Cleveland (4-12), on the other hand, lost 10 of its final 11.
The Browns' best chance to make it a competitive game came when they drove to the 25 following Cotchery's touchdown, only to have Keisel strip the ball from Jason Campbell. Chris Carter, starting at outside linebacker because both Jason Worilds and LaMarr Woodley were out, recovered.
The Steelers pushed it to 14-0 in the second quarter on Le'Veon Bell's 5-yard spin-and-run to the end zone. Bell ran for 90 yards on 20 carries and his 1,259 scrimmage yards topped Franco Harris' 1,235 yards in 1972 for the team rookie record.
Bell's season was much like the Steelers'; once he got going, he was difficult to stop, as he finished with 860 yards rushing in 13 games and 214 in his final two.
“It's an honor to even be in the same category,” Bell said. “Franco Harris is one of the greatest runners to ever come through here.”
Antonio Brown's nine catches for 87 yards left him two short of Hines Ward's team record of 112 in 2002, but he became the first receiver in NFL history with at least five catches and 50 yards in every game during a 16-game season. His 93.7 yards per game average also broke Buddy Dial's team record of 92.5 that stood for 50 years.

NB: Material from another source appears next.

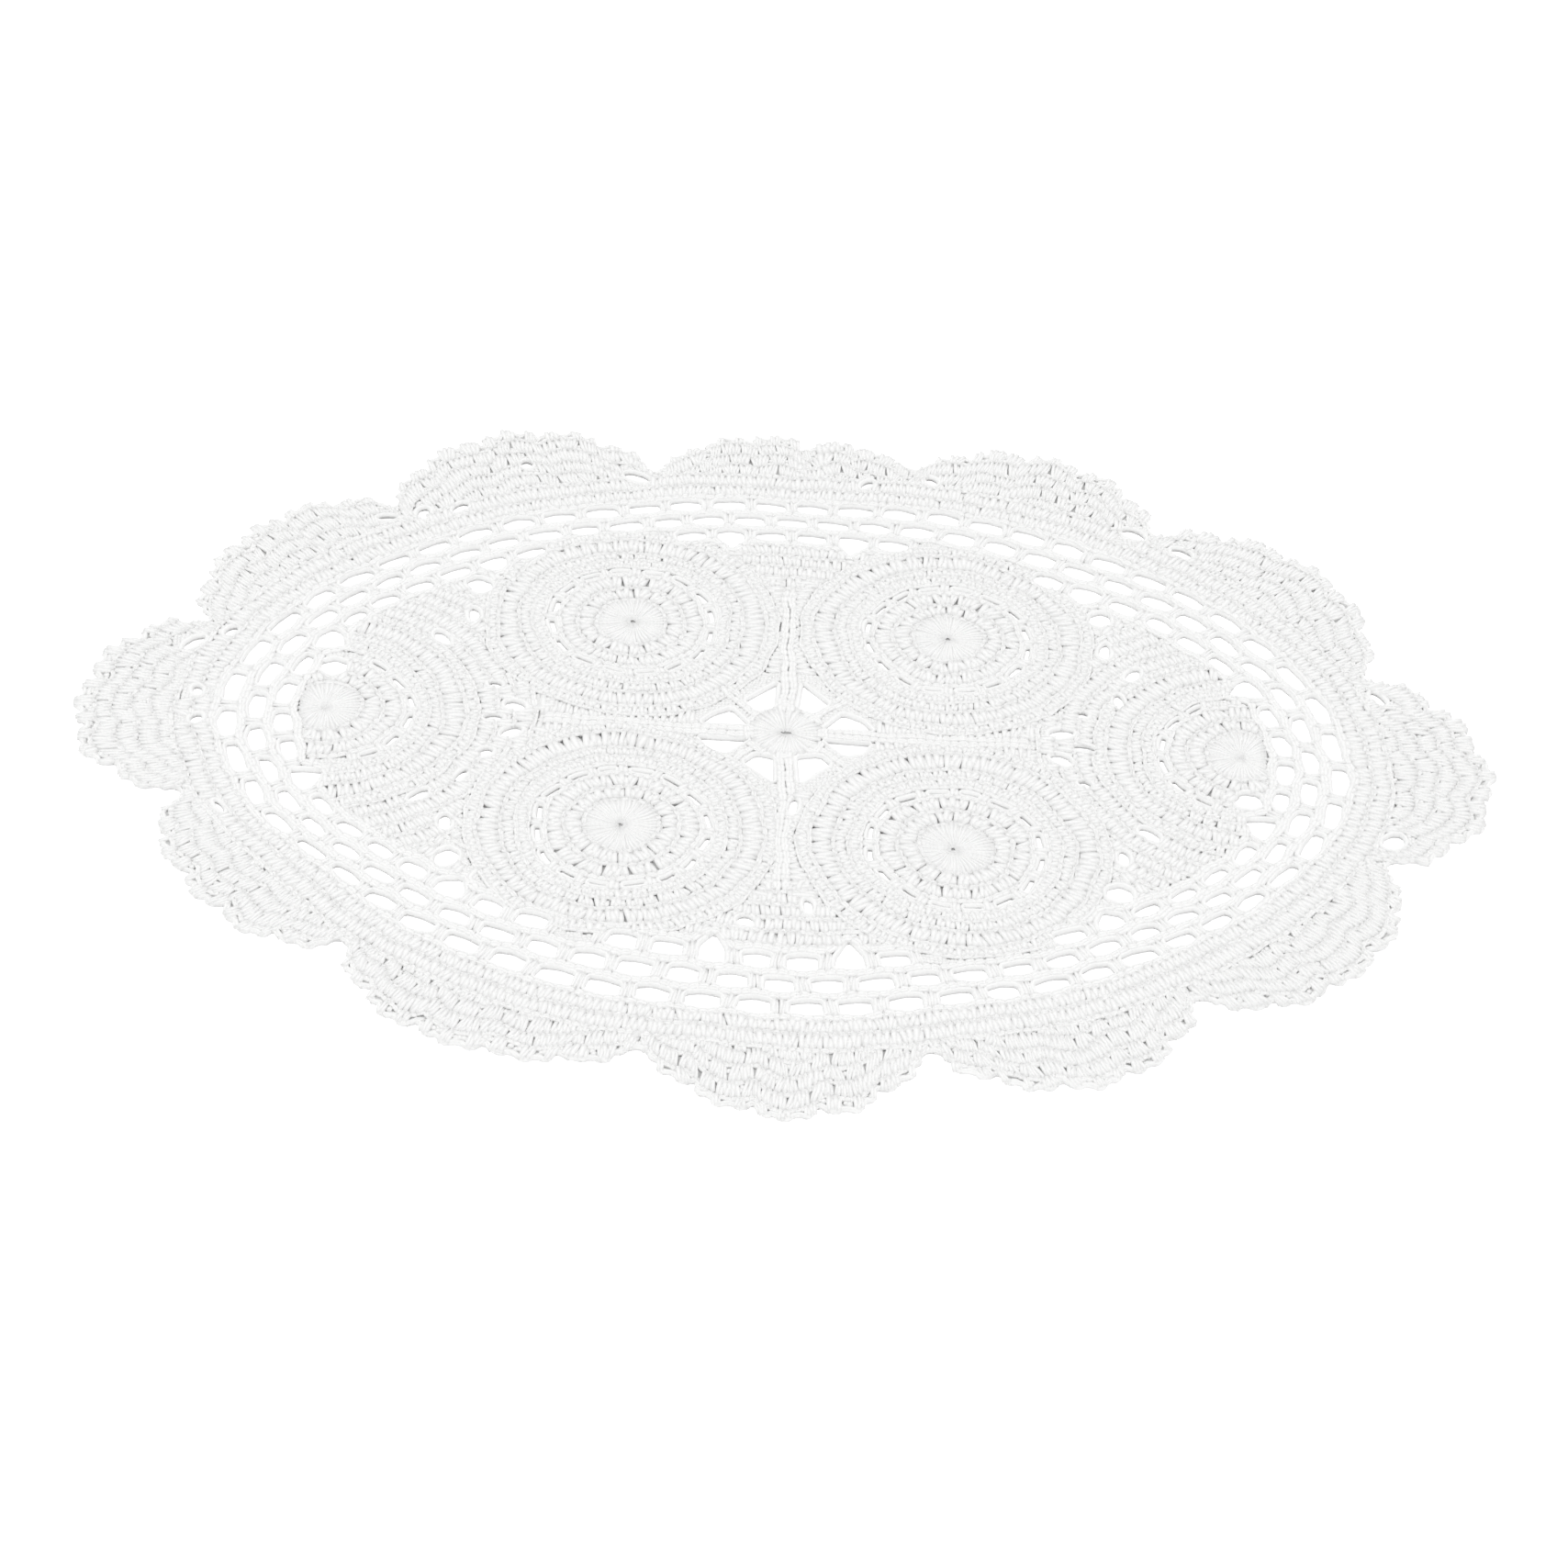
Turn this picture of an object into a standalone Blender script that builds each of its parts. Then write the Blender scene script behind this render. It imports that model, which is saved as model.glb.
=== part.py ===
"""An oval lace doily in white cotton crochet, lying flat: one piece, about 400 mm long.

Four round rosettes and two half rosettes stand about an eight-armed star.  Three rows of open
net run round them, and twelve fans with small knobs along their rims make the border.  It is
one sheet with its gaps cut through, flat underneath.  The fans at its two ends and at the
middles of its two sides lie on the surface, and the border between them rises a little.

Lengths are in metres.  +X is the long way and +Z is up.  The origin is on the surface that the
doily lies on, under the middle of the box that it fills.

Two ways of saying where a thing is are used.  "Flat" is x, y from the middle of the star.
"Rim" is place, out: place is the way round the core oval in twelfths, from the right tip
anticlockwise, and out is how far a point lies outside that oval, square to it.
"""

import math

import bpy
import numpy as np
from mathutils import Vector
from mathutils.geometry import delaunay_2d_cdt

MM = 0.001

# Cloth thicknesses
SHEET = 1.9 * MM  # at the edges of the gaps and of the border
RAISED = 2.7 * MM  # on the dense rings of a rosette and down the middle of a petal
HOLLOW = 1.7 * MM  # in the grooves between the rings and between the petals
LEAST_ROOM = 1.2 * MM  # between a raised or sunk point and the nearest gap

# The core oval, which the rosettes fill
CORE_LENGTH = 276 * MM
CORE_WIDTH = 176 * MM

# Rosettes
ROSETTES = (
    # name         x            y
    ("upper right", 46.5 * MM, 46.0 * MM),
    ("upper left", -46.0 * MM, 46.5 * MM),
    ("lower left", -44.5 * MM, -43.5 * MM),
    ("lower right", 47.0 * MM, -45.0 * MM),
)
HALF_ROSETTE_X = 130 * MM
ROSETTE_EDGE = 43.5 * MM
SPOKES = 16
SLOT_RADIUS = 23.6 * MM
SLOT_WIDTH = 2.6 * MM
SLOT_SHARE = 0.72  # of the way from one spoke to the next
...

Afterward, he was more impressed with what the Steelers did by mounting a pair of three-game winning streaks in the second half of the season.
“I think we're a team on the rise,” Brown said. “It would be amazing if we sneak in.”
But the Steelers' season ended a little short of amazing.
Shaun Suisham converted field goals of 30 and 32 yards to finish the most accurate season by a Steelers kicker; he went 30 of 32 (93.8 percent) to surpass Gary Anderson's 28 of 30 (93.3 percent) in 1993. Both of his misses were in the same game, against Oakland.
But, in the end, the Steelers went 8-8, just as they did last season. It's a much different 8-8 because that 2012 team faded down the stretch and lost five of seven.
However, general manager Kevin Colbert said at the time they had to make changes because, “If we don't change 8-8 … we'd be silly to expect a better result.”
They made changes, and got the same result. They're still 8-8, and it still wasn't quite good enough. If only by a few inches.